4 of 297 comments (clear)

  1. Good by Call+Me+Black+Cloud · · Score: 2, Offtopic

    I'm glad it's down. Good on her for getting it done. Of course, the picture will live on elsewhere but at least she did what she could.

    Just because you can post something doesn't mean you should post something. Redeeming value of that picture? None.

    Yeah, baby, I'm using my real nick...unlike all the cowards who will doubtlessly reply.

    1. Re:Good by gujo-odori · · Score: 1, Offtopic

      Well, actually, s/he never claimed to be in charge of what's on the Internet, but merely expressed an opinion on the value and propriety of goatse.

      There hasn't been much calm rhetoric over the suspension of goatse.cx, but (fool that I am), I'll try to create some here.

      While goatse.cx was probably not in violation of the law (IANAL, of course), we all know that a major hobby of some people on some forums is to post links, often deliberately disguised, to goatse.cx so as to trick the uninitiated (or even the initiated) into clicking it. Probably most every one of us on /. who has seen goatse.cx didn't know, before clicking, what it was. And of course, if you don't check all URLs before clicking, you may see it again. Even if you check, it might be a redirect.

      Clearly, then, they had grounds under Item 5 to suspend goatse.cx once they had a complaint. Tht is what their rules say, and they do have to go by them. Certainly, these rules were not created with the intent of destroying goatse.cx, although they do neatly fit that purpose.

      The issue the registrant(s) of goatse.cx can use in their defense is that while people often post links to goatse.cx and they typically do not identify them as such, on what basis should the registrant(s) of goatse.cx be held accountable for the unauthorized actions of third parties who are not under the control of, or even known to, the registrant(s) of goatse.cx? Similarly, if someone should post a link to a porno site in a children's forum, it is not the site operator who is liable for that, it is the poster. If the site operator himself promotes a porn site to kids, that is actionable and the site should rightly be shutdown and the operator arrested. However, the operator is not responsible under the law for (potentially malicious) actions of others who post links to his site in an inappropriate forum.

      Take that line of defense in trying to get goatse.cx reinstated.

      On a side note, I'd like to know exactly where she clicked such a link, if in fact she did. The native range of goatse links is /. and K5, and she just doesn't seem like the type you'd find in either of those places. And of course, if you go to those places, you have to expect goatse :-)

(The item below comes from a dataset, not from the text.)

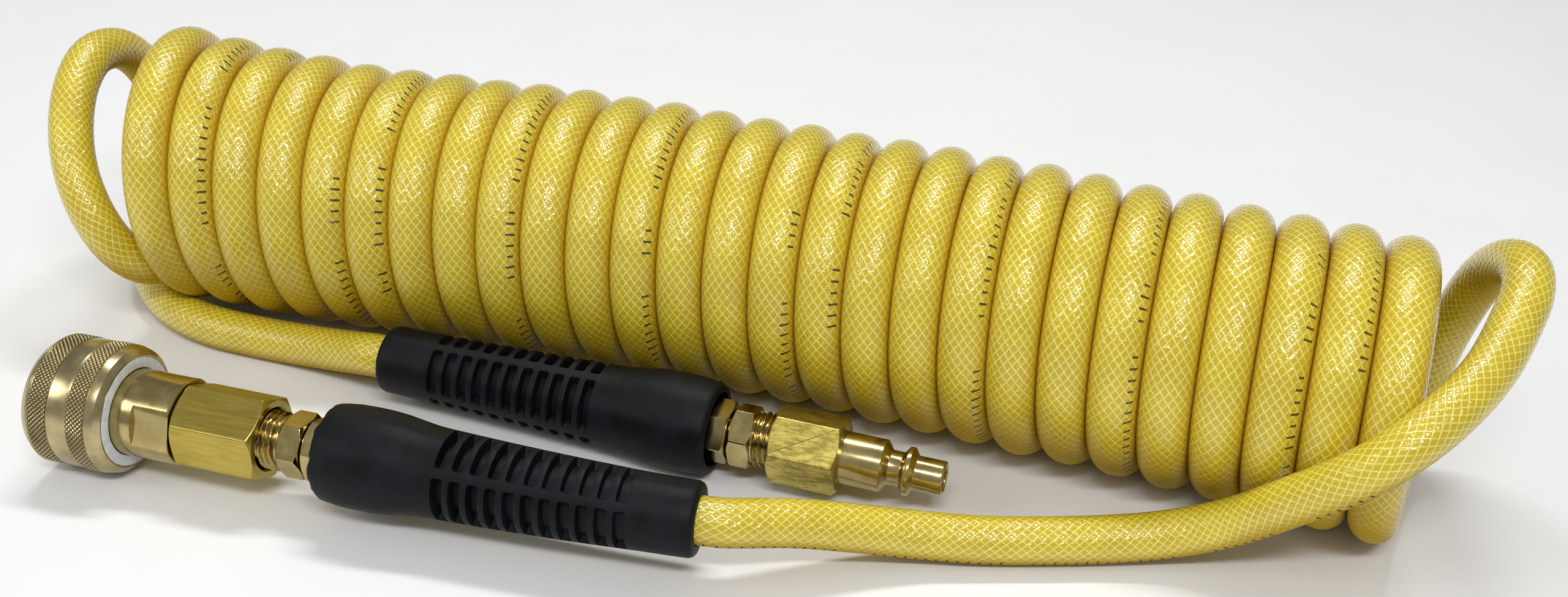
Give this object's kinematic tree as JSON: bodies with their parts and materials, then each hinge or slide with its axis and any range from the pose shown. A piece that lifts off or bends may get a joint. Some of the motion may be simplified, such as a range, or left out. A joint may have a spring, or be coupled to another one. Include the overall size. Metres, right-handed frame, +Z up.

    2. Re:Good by gujo-odori · · Score: 1, Offtopic

      Not that I really expected better than the way this thread has gone since my last post, but no one has mentioned at all the point that comes out in my description of how the owners of goatse.cx might pursue their appeal: that under the terms of service that are in effect now and were presumably in effect at the time they registered the domain, a clear violation of the terms of service appears to have occurred. Under those terms of service - which constitute a contract into which the registrants entered, the site may be taken down for violation. Therefore, their only shot at a defense is the Bart Simpson defense: "I didn't do it!" The clear implication of this is that whether you like goatse or hate goatse, from a TOS point of view, the registrants of goatse.cx were in violation and are merely being held accountable according to the TOS.

      In other words, whether you support goatse or wish it would disappear up its own truly huge and grotesque anus, this is not really a censorship issue when you come down to it. It's a contract enforcement issue, and the registrants of goatse.cx have the short end of the stick because the onus is on them to argue that whatever link Rhonda followed to the image, they didn't post it and had no control over the person who did.

      Someone will probably argue that I'm wrong and it is a censorship/free speech issue, and they would have me except for one thing: if I enter into a contract that says I may host/register a web site with registrar/hosting provider X, but that I may not violate a certain list of terms of service, I have to follow it. Let's say that one of the terms of service is that I may not post the goatse image or any variation thereof, and that doing so is grounds for termination of service. However, as soon as my site is up, I post the goatse image, the goatse Darl image, and any other goatse image I can get my hands on. In doing so, I am in breach of contract. A week later they catch me with the goatse images and pull the plug. Not because they are censors - they might even be goatse fans themselves - but because I violated my contract.

      Some of you reading this think the departure of goatse is a good thing, and many others do not. I am taking no stand on the issue, but (perhaps futiley) trying to frame rational debate (yeah, yeah, I know, it's /. and I'm nuts :-).

      However, let me show a very similar case, on which many of you might take the opposite stance. For a number of years, I was a sysadmin at an ISP. One of the hats I wore there was postmaster. Like most ISPs, we had a Terms of Service document and an Abuse Policy, that described in sufficient detail our terms of service, what we considered to be abuse of those terms, and what actions we reserved to resolve them.

      Again, like most ISPs, one of the things we held to be a violation of our terms of service, punishable by termination of your service, was spamming. Whether you spammed through our outbound SMTP, whether you spammed through someone else's to which you had authorized access, whether you used an open relay elsewhere, or whether you used an entirely different network to spamvertise a site we hosted didn't matter. Spamming was a violation of our terms of service, and we could and would pull the plug if you were caught. And yes, we did once cancel the service of a long-time customer whose website was hosted with us and who spamvertised through other networks. The first time they were caught, they were given a clear "never again" order. The second time they were caught, they were told their business was no longer welcome, and their service was terminated. There were also a few (very few; our reputation went before us) spammers who would try it through dialup or DSL. Their accounts were terminated without notice as soon as we discovered them. If they had an active connection at the time, we dropped it with a sense of enjoyment.

      Now, it is certainly an argument of spammers that those who cut them off are censors, and that

  2. Re:Good for verisign.. by nucal · · Score: 0, Offtopic
    Being slashdotted. What is it all about?

    Is it good, or is it whack?

    The goatse.cx domain has been suspended.